Y que en esa alocada deriva hacia el abismo Trump haya calificado de “maravillosa” la estrategia de Putin en esta desigual y fratricida contienda bélica, sugiriendo incluso que es algo que él haría con su frontera sur (México), puede sonar a distopía, pero no solo, pues es algo que va mucho más allá de una desgraciada anécdota a pie de página. Como lo es que quien fuera su secretario de Estado, exdirector de la CIA y también posible candidato republicano en 2024, Mike Pompeo, vaya incluso más allá y muestre en público su admiración por Putin y no haya tenido empacho en calificarle estos días de “estadista de gran talento”. Todas esas son palabras que no deberíamos pasar por alto y que nos advierte que quizás el sátrapa está menos solo de lo que pensamos.

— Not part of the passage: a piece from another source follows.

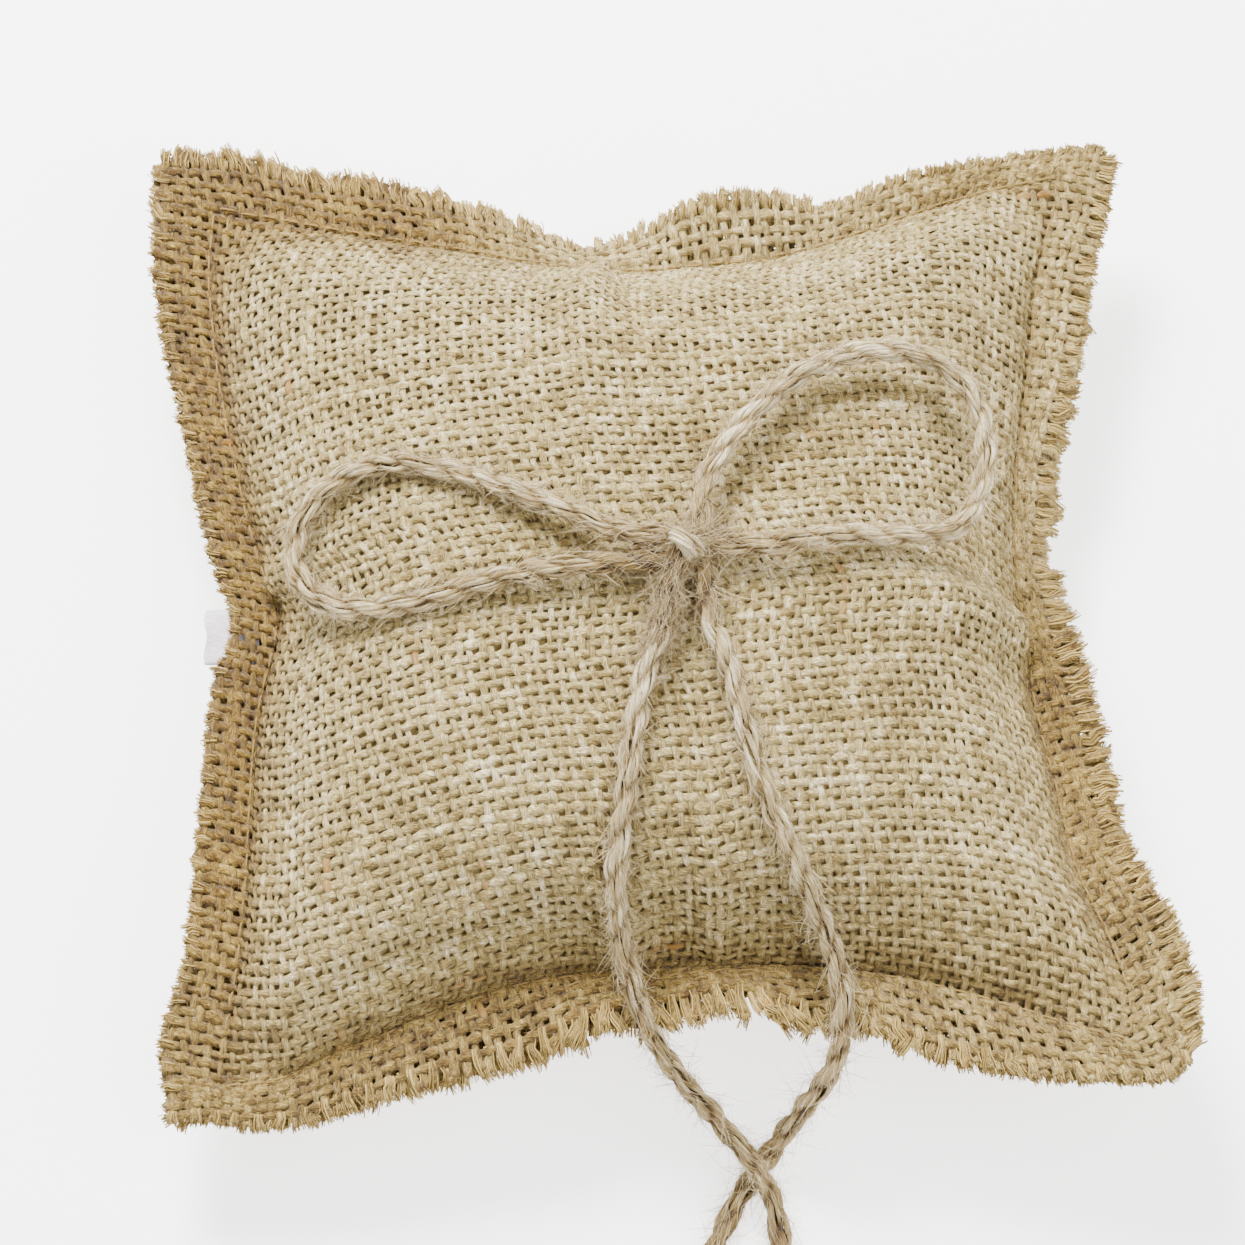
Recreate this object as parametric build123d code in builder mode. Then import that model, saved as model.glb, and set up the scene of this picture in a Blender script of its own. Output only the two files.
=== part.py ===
"""Ring bearer pillow: a small burlap cushion with raw flanges and a twine bow on its front.

Millimetres. The pillow lies on its back with its front face up.
+X is towards its right edge, +Y towards its top edge, +Z up out of the front face.
The origin is under the middle of the flanges' outline, on the surface that the pillow lies on.
"""

from build123d import *
import math
import os

os.makedirs("parts", exist_ok=True)

# ---------------------------------------------------------------- driving dimensions
SEAM_HEIGHT = 20.0  # the plane where the two panels meet, above the resting surface
CROWN_RISE = 26.0  # the stuffed front face, above that plane
BACK_DROP = 22.0  # the back face's free depth, which the resting surface cuts short
CLOTH = 1.1  # thickness of one layer of burlap
PANEL_GAP = 0.4  # between the two flange layers, where the label lies
FILL_GAP = 0.2  # between the stuffing and the cloth round it
FRONT_FULLNESS = 0.39  # exponent of the crown: smaller is fuller towards the seams
BACK_FULLNESS = 0.34

THREAD = 0.6  # sewing thread, diameter
STITCH = 2.8  # length of one stitch on the surface
STITCHES_PER_SIDE = 24
STITCH_MARGIN = 1.2  # from the foot of the crown to the line of stitches
CLOSING_STITCHES = 9
CLOSING_PITCH = 3.4

TWINE = 3.6  # jute twine, diameter
KNOT_SIZE = (9.0, 9.0, 7.0)
KNOT_CENTRE = (4.2, 0.2, 50.0)

# the seam, a square whose sides are drawn in: four corners, and the middle of each side between
SEAM_CORNERS = [(-67, 66.5), (61.5, 70), (67.5, -62.5), (-63, -70.5)]
SEAM_MIDDLES = [(-5, 57), (54.5, 3), (6, -53.5), (-56.5, -3)]
SEAM_CENTRE = (0.0, 0.0)

# the raw edge of the flanges, one list of points for each side, corner to corner
FLANGE_TOP = [(-78.5, 77), (-56, 75.5), (-31, 71), (-10, 63), (14, 71.5), (38, 73.5), (72, 78)]
FLANGE_RIGHT = [(72, 78), (67, 50), (62, 27), (60, 10), (66, -14), (70, -36), (78.5, -66.5)]
FLANGE_BOTTOM = [(78.5, -66.5), (50, -70.5), (21, -64), (1, -62), (-24, -70), (-48, -76), (-71, -78)]
FLANGE_LEFT = [(-71, -78), (-70, -50), (-67, -12), (-67.5, 6), (-71.5, 28), (-76, 52), (-78.5, 77)]

# heights of the crown's contours, as fractions of its rise
FRONT_LEVELS = [0.0, 0.3, 0.55, 0.75, 0.9, 0.97]
BACK_LEVELS = [0.0, 0.3, 0.5, 0.7, 0.82, SEAM_HEIGHT / BACK_DROP]

FRONT_BASE = SEAM_HEIGHT + PANEL_GAP / 2  # underside of the front flange layer
BACK_BASE = SEAM_HEIGHT - PANEL_GAP / 2  # upper side of the back flange layer


# ---------------------------------------------------------------- shapes that repeat
def contour(level, fullness, inset):
    """Corners and side middles of the cushion's outline at a level, drawn in by inset."""
    corner_part = math.sqrt(1 - level ** (1 / (2 * fullness)))
    middle_part = math.sqrt(1 - level ** (1 / fullness))

    def placed(points, part):
        moved = []
        for x, y in points:
            reach = math.hypot(x, y)
            shrink = part - inset / reach * (1.4 if part == corner_part else 1.0)
            moved.append((SEAM_CENTRE[0] + x * shrink, SEAM_CENTRE[1] + y * shrink))
        return moved

    return placed(SEAM_CORNERS, corner_part), placed(SEAM_MIDDLES, middle_part)


def draw_contour(level, fullness, inset):
    """Four arcs, one for each drawn-in side, in the active line."""
    corners, middles = contour(level, fullness, inset)
    for side in range(4):
        ThreePointArc(corners[side], middles[side], corners[(side + 1) % 4])


def draw_flange():
    """The raw edge all round, in the active line."""
    for side in (FLANGE_TOP, FLANGE_RIGHT, FLANGE_BOTTOM, FLANGE_LEFT):
        Spline(*side)


def stitch_places(side, height, count, pitch=None, margin=STITCH_MARGIN):
    """Where the stitches of one side of the seam lie, each turned along the seam."""
    corners, middles = contour(0.0, FRONT_FULLNESS, -margin)
    line = Edge.make_three_point_arc(corners[side], middles[side], corners[(side + 1) % 4])
    places = []
    for number in range(count):
        along = (number + 0.5) / count
        if pitch is not None:
            along = 0.5 + (number - (count - 1) / 2) * pitch / line.length
        spot = line.position_at(along)
        heading = line.tangent_at(along)
        turn = math.degrees(math.atan2(heading.Y, heading.X))
        places.append(Location((spot.X, spot.Y, height), (0, 0, turn)))
    return places


def corner_radii(points):
    """One radius for each corner of a route: 0.45 of the shorter run over tan(turn / 2)."""
    radii = []
    for before, corner, after in zip(points, points[1:], points[2:]):
        arriving = Vector(corner) - Vector(before)
        leaving = Vector(after) - Vector(corner)
        half_turn = math.radians(arriving.get_angle(leaving) / 2)
        radii.append(0.45 * min(arriving.length, leaving.length) / math.tan(half_turn))
    return radii


# ---------------------------------------------------------------- the two burlap panels
with BuildPart() as front_panel:
    with BuildSketch(Plane.XY.offset(FRONT_BASE)):
        with BuildLine():
            draw_flange()
        make_face()
    extrude(amount=CLOTH)
    for level in FRONT_LEVELS:
        with BuildSketch(Plane.XY.offset(FRONT_BASE + level * CROWN_RISE)):
            with BuildLine():
                draw_contour(level, FRONT_FULLNESS, 0)
            make_face()
    loft()
    for level in FRONT_LEVELS:
        with BuildSketch(Plane.XY.offset(FRONT_BASE + level * (CROWN_RISE - CLOTH))):
            with BuildLine():
                draw_contour(level, FRONT_FULLNESS, CLOTH)
            make_face()
    loft(mode=Mode.SUBTRACT)
front_panel.part.label = "front_panel"
export_step(front_panel.part, "parts/front_panel.step")

with BuildPart() as back_panel:
    with BuildSketch(Plane.XY.offset(BACK_BASE - CLOTH)):
        with BuildLine():
            draw_flange()
        make_face()
    extrude(amount=CLOTH)
    for level in BACK_LEVELS:
        with BuildSketch(Plane.XY.offset(BACK_BASE - level / BACK_LEVELS[-1] * BACK_BASE)):
            with BuildLine():
                draw_contour(level, BACK_FULLNESS, 0)
            make_face()
    loft()
    for level in BACK_LEVELS:
        with BuildSketch(Plane.XY.offset(BACK_BASE - level / BACK_LEVELS[-1] * (BACK_BASE - CLOTH))):
            with BuildLine():
                draw_contour(level, BACK_FULLNESS, CLOTH)
            make_face()
    loft(mode=Mode.SUBTRACT)
back_panel.part.label = "back_panel"
export_step(back_panel.part, "parts/back_panel.step")

# ---------------------------------------------------------------- the loose fibre filling
FILL_INSET = CLOTH + FILL_GAP
with BuildPart() as stuffing:
    for level in FRONT_LEVELS:
        with BuildSketch(Plane.XY.offset(SEAM_HEIGHT + level * (CROWN_RISE - FILL_INSET))):
            with BuildLine():
                draw_contour(level, FRONT_FULLNESS, FILL_INSET)
            make_face()
    loft()
    for level in BACK_LEVELS:
        with BuildSketch(Plane.XY.offset(SEAM_HEIGHT - level / BACK_LEVELS[-1] * (BACK_BASE - FILL_INSET))):
            with BuildLine():
                draw_contour(level, BACK_FULLNESS, FILL_INSET)
            make_face()
    loft()
stuffing.part.label = "stuffing"
export_step(stuffing.part, "parts/stuffing.step")

# ---------------------------------------------------------------- blank label in the left seam
LABEL_FOLD = (-70.0, -1.0)  # middle of its folded edge, just past the flange
LABEL_DEPTH = 11.0
LABEL_WIDTH = 9.0
LABEL_THICKNESS = 0.3

with BuildPart() as side_label:
    with BuildSketch(Plane.XY.offset(SEAM_HEIGHT - LABEL_THICKNESS / 2)):
        with Locations((LABEL_FOLD[0] + LABEL_DEPTH / 2, LABEL_FOLD[1])):
            Rectangle(LABEL_DEPTH, LABEL_WIDTH)
    extrude(amount=LABEL_THICKNESS)
side_label.part.label = "side_label"
export_step(side_label.part, "parts/side_label.step")

# ---------------------------------------------------------------- sewing thread
FRONT_THREAD = FRONT_BASE + CLOTH + THREAD / 2
BACK_THREAD = BACK_BASE - CLOTH - THREAD / 2

for side, side_name in enumerate(["top", "right", "bottom", "left"]):
    with BuildPart() as seam_stitches:
        for height in (FRONT_THREAD, BACK_THREAD):
            with Locations(*stitch_places(side, height, STITCHES_PER_SIDE)):
                Cylinder(THREAD / 2, STITCH, rotation=(0, 90, 0))
    seam_stitches.part.label = f"seam_stitches_{side_name}"
    export_step(seam_stitches.part, f"parts/seam_stitches_{side_name}.step")

# the gap that the filling went in by, closed with a second line outside the first
with BuildPart() as closing_stitches:
    for height in (FRONT_THREAD, BACK_THREAD):
        with Locations(*stitch_places(2, height, CLOSING_STITCHES, CLOSING_PITCH, 2.6)):
            Cylinder(THREAD / 2, STITCH, rotation=(0, 90, 0))
closing_stitches.part.label = "closing_stitches"
export_step(closing_stitches.part, "parts/closing_stitches.step")

# ---------------------------------------------------------------- twine bow
knot_left = KNOT_CENTRE[0] - KNOT_SIZE[0] / 2
knot_right = KNOT_CENTRE[0] + KNOT_SIZE[0] / 2
knot_near = KNOT_CENTRE[1] - KNOT_SIZE[1] / 2
knot_far = KNOT_CENTRE[1] + KNOT_SIZE[1] / 2

with BuildPart() as bow_knot:
    Box(*KNOT_SIZE)
    fillet(bow_knot.edges(), radius=1.6)
bow_knot.part.locate(Location(KNOT_CENTRE))
bow_knot.part.label = "bow_knot"
export_step(bow_knot.part, "parts/bow_knot.step")

# each strand leaves a face of the knot square to it, and follows the crown
TWINE_ROUTES = {
    "bow_left_loop": [
        (knot_left, 2.2, 50.6), (-6.0, 2.2, 50.6), (-14.0, 6.6, 49.6), (-22.2, 10.4, 47.8),
        (-30.6, 13.8, 45.8), (-38.8, 16.2, 43.8), (-46.4, 14.8, 41.2), (-52.2, 9.8, 38.2),
        (-53.8, 2.6, 36.6), (-50.0, -4.0, 38.6), (-42.6, -6.8, 42.2), (-34.0, -6.2, 45.0),
        (-25.4, -4.0, 47.2), (-16.6, -2.4, 48.4), (-8.0, -1.9, 49.0), (knot_left, -1.9, 49.0),
    ],
    "bow_right_loop": [
        (6.2, knot_far, 50.6), (6.2, 9.6, 50.6), (9.6, 16.2, 49.4), (14.2, 22.8, 47.8),
        (19.6, 28.4, 46.0), (26.2, 32.4, 44.3), (33.8, 34.4, 42.8), (41.4, 33.4, 41.2),
        (47.0, 28.6, 39.2), (48.6, 21.2, 38.7), (46.2, 13.4, 39.8), (40.2, 7.6, 42.6),
        (32.6, 5.2, 45.2), (24.8, 3.8, 47.2), (16.8, 0.8, 49.0), (knot_right, 0.8, 49.0),
    ],
    "left_tail": [
        (1.6, knot_near, 49.0), (1.6, -10.0, 49.0), (-1.8, -17.4, 48.6), (-3.4, -25.4, 47.2),
        (-4.4, -33.4, 45.2), (-5.8, -41.0, 42.2), (-6.2, -47.8, 37.8), (-5.4, -53.2, 32.4),
        (-3.8, -58.8, 28.2), (-1.4, -64.6, 25.0), (2.2, -69.2, 20.0), (6.2, -72.6, 14.4),
        (9.8, -75.4, 10.0), (13.2, -78.8, 7.6), (16.2, -83.6, 6.6), (18.2, -89.6, 3.2),
        (18.4, -96.6, 1.9), (17.2, -103.2, 1.9),
    ],
    "right_tail": [
        (6.8, knot_near, 49.0), (6.8, -9.6, 49.0), (9.6, -15.8, 48.4), (11.6, -23.6, 47.2),
        (13.8, -31.8, 45.0), (17.0, -39.2, 42.2), (20.6, -45.8, 38.2), (23.6, -51.4, 33.0),
        (26.0, -57.0, 28.8), (26.8, -63.4, 26.0), (25.4, -69.2, 21.4), (22.6, -71.8, 15.0),
        (19.6, -74.6, 9.0), (16.4, -77.9, 4.4), (13.2, -81.9, 2.1), (10.2, -87.2, 1.9),
        (7.6, -93.2, 1.9), (5.8, -99.4, 1.9),
    ],
}

for strand_name, route in TWINE_ROUTES.items():
    radii = corner_radii(route)
    with BuildPart() as strand:
        with BuildLine() as path:
            FilletPolyline(*route, radius=radii)
        with BuildSketch(Plane(origin=path.line @ 0, z_dir=path.line % 0)):
            Circle(TWINE / 2)
        sweep()
    length = path.wire().length
    swept = math.pi * TWINE**2 / 4 * length
    print(strand_name, "length", round(length, 1), "radii", [round(radius, 1) for radius in radii])
    print("  volume over section times length", round(strand.part.volume / swept, 4))
    strand.part.label = strand_name
    export_step(strand.part, f"parts/{strand_name}.step")

# ---------------------------------------------------------------- thread that tacks the knot down
TACK_REACH = 2.4  # either side of the knot's middle, between the knot and the cloth
TACK_HEIGHT = FRONT_BASE + FRONT_LEVELS[-1] * CROWN_RISE + THREAD / 2

with BuildPart() as tack_stitch:
    for reach in (-TACK_REACH, TACK_REACH):
        with Locations((KNOT_CENTRE[0] + reach, KNOT_CENTRE[1], TACK_HEIGHT)):
            Cylinder(THREAD / 2, STITCH, rotation=(0, 90, 45))
tack_stitch.part.label = "tack_stitch"
export_step(tack_stitch.part, "parts/tack_stitch.step")
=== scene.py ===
import math

import bpy
import numpy as np
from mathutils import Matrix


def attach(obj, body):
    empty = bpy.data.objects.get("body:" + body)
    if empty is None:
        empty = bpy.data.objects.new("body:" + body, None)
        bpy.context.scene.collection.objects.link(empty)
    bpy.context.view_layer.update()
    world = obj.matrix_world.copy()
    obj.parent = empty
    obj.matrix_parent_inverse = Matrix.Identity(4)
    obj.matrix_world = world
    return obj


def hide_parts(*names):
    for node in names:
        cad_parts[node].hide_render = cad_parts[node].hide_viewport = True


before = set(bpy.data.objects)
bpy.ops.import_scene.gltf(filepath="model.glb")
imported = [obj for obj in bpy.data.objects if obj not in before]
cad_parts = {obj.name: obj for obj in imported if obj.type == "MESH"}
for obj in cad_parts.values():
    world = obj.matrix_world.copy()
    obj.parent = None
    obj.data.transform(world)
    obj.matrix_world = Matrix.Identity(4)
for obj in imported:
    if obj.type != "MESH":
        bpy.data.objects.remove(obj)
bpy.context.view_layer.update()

MM = 0.001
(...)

Y que también, y a modo de corolario, que el gran peligro para la paz mundial no es solo Putin –que lo es–, porque no muy lejos de ahí andarían Trump y todo ese universo de irrealidades paralelas, de posverdad descorchada sin tapujos. Y que todo ello junto y revuelto, seguramente, nos estaría mostrando y alertando de que la distopía no está ya solo en la serie de HBO y en el libro de Philip Roth en el que se basa la propia historia, sino que la distopía, a poco que la historia se tuerza, puede dejar de serlo para convertirse en la gran y real amenaza.
Esto de ahora, Ucrania, esta guerra tan asimétrica, está nueva guerra en el corazón de nuestra vieja Europa que nunca pensamos llegaría a ocurrir, sería entonces, como no sucediera en EE. UU. allá en los albores de la II Guerra Mundial, solo un ensayo. Una simple prueba de trágica escenografía en tiempo real del mundo por venir. Otra serie de HBO rodada en tiempo real y con víctimas de carne y hueso intitulada La conjura contra el mundo.